De acordo com o diretor de Promoção ao Desenvolvimento Sustentável da Fundação Nacional do Índio (Funai), Artur Nobre Mendes, tribos brasileiras já sofrem com o contato com alimentos externos. A imagem romântica do índio forte e saudável está sendo substituída por obesidade e doenças relacionadas, como diabetes e hipertensão. O “Inquérito Nacional de Saúde e Nutrição dos Povos Indígenas”, elaborado pela Fundação Nacional de Saúde em 2010, já apontava que 22,4% das índias das regiões Sul e Sudeste sofriam com obesidade.
Estudo mais recente, elaborado por pesquisadores da USP e Unifesp entre índios Xavantes, no Mato Grosso, revelou obesidade em metade da população e índice de prevalência de diabetes de 28,2% entre a população adulta — quatro vezes maior que a média no país. Segundo Mendes, esses males são, em parte, “efeitos colaterais” de políticas assistenciais, como o Bolsa Família.
— A gente vê com muita preocupação o consumo de produtos industrializados, que estão provocando obesidade e doenças relacionadas em terras indígenas — conta o diretor da Funai. — Existem pesquisas que associam esse problema à extensão de programas de assistência social, como Bolsa Família e aposentadoria rural, que são positivos, mas têm efeitos colaterais. Com o dinheiro, eles estão mudando os hábitos alimentares, inserindo muitos carboidratos e produtos açucarados.

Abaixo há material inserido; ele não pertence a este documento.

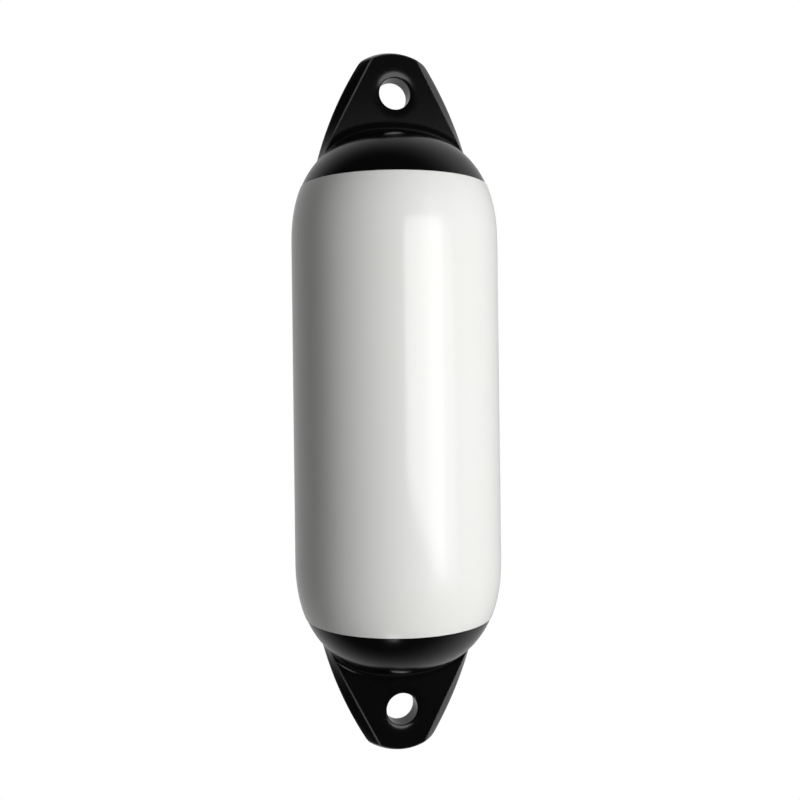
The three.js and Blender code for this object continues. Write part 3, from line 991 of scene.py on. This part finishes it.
class FENDER_OT_valve(bpy.types.Operator):
    """Builds the inflation valve: the bush, the slotted plug and the seal ring."""

    bl_idname = "fender.valve"
    bl_label = "Inflation valve"

    def execute(self, context):
        scene = context.scene
        body, end, valve = scene.fender_body, scene.fender_end, scene.fender_valve
        colours = scene.fender_colours
        at_valve = valve_matrix(body, end, valve)
        levels = valve_levels(valve, end.gap)
        self.bush(valve, end.gap, levels, at_valve, colours)
        self.plug(valve, end.gap, levels, at_valve, colours)
        self.ring(valve, end.gap, levels, at_valve, colours)
        return {"FINISHED"}

    def bush(self, valve, gap, levels, at_valve, colours):
        """The flanged bush, a profile turned round the valve's axis: down its outside and up its stepped
        bore."""
        bore, head_bore = valve.shank_radius + gap, valve.head_radius + gap
        barrel, flange = valve.barrel_radius, valve.flange_radius
        start = (barrel, (levels.flange_back + levels.barrel_end) / 2)
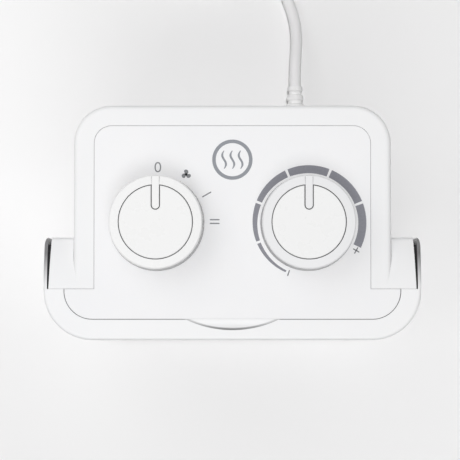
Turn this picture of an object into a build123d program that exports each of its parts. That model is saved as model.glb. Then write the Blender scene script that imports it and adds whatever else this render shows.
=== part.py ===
"""Ceramic fan heater: upright plastic housing, two round knobs on top, cord at the rear.

Millimetres, +Z up, front towards -Y. The origin is on the floor under the middle of the housing.
"""
from build123d import *
import math
import os

# Housing
overall_width = 192.0
overall_depth = 119.4
body_top = 235.0
ear_width = 15.3
rear_corner = 19.3
shoulder = 10.4
shoulder_round = 2.5
rim_reach = 26.0
ear_reach = 52.3
ear_curve = 50.0
ear_corner = 3.0
least_corner = 0.4
rim_corner = 25.0
rim_side = 10.6
rim_front = 10.7
rim_edge = 1.8
frame_wall = 2.4
skin_wall = 1.8
skin_round = 10.0
skin_tip = 0.8
shell_wall = 2.4
ear_wall = 2.0
parting_gap = 0.1
slot_front = 0.75
slot_rear = 2.0
cut_past = 1.0

# Control plate
plate_thickness = 2.6
plate_recess = 0.25
plate_gap = 0.3
plate_fit = 0.1
seat_width = 4.0
seat_thickness = 2.2
rim_lip = 2.0
plate_edge = 0.15

# Finger notch in the front of the rim
notch_width = 47.8
notch_reach = 5.6
notch_depth = 3.6
notch_pad = 2.2

# Base and feet
foot_height = 3.0
foot_diameter = 16.0
foot_from_side = 22.0
foot_from_end = 20.0
foot_peg = 6.0
foot_taper = 1.0
peg_gap = 0.05
base_thickness = 3.0
base_inset = 4.0
base_upstand = 5.0
upstand_wall = 2.0
bottom_flange = 13.0
fit_gap = 0.25

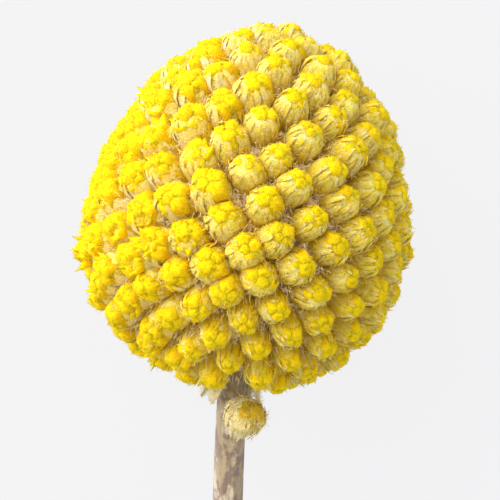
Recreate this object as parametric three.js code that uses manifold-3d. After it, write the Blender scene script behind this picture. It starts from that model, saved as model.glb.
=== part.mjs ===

A substituição de crenças religiosas também é uma ameaça aos povos indígenas, afirma o pesquisador de Stanford. Nos modelos, a inserção de símbolos e novos valores provocou a redução das espécies animais e da cobertura vegetal.
Paulo Junqueira, do Instituto Socioambiental, relata que o processo de evangelização está afetando a vida de um dos povos do Parque Indígena do Xingu. Metade dos cerca de 1.500 Kawaiwetes já se converteram, provocando alterações profundas nos hábitos culturais. A vestimenta mudou, festas e rituais são proibidos, assim como o casamento com duas mulheres.
— No começo, a evangelização gerou conflitos, mas agora eles perceberam que não adianta brigar — diz Junqueira.
Segundo Mendes, a Funai observa com preocupação a atuação de missionários em territórios indígenas, mas não há muito o que se fazer a respeito.
— Essa questão é bastante delicada porque envolve a liberdade de culto — observa Mendes. — Não podemos proibir a atuação dos religiosos, a não ser que eles estejam interferindo na liberdade de culto dos índios, com flagrante desrespeito às crenças tradicionais.
Os modelos de Stanford ainda indicam consequências negativas do desmatamento no entorno dos territórios indígenas, seja pela urbanização ou pelo avanço do agronegócio, levando à queda no número de animais, extinção de espécies e redução da cobertura vegetal provocada pelo empobrecimento do solo.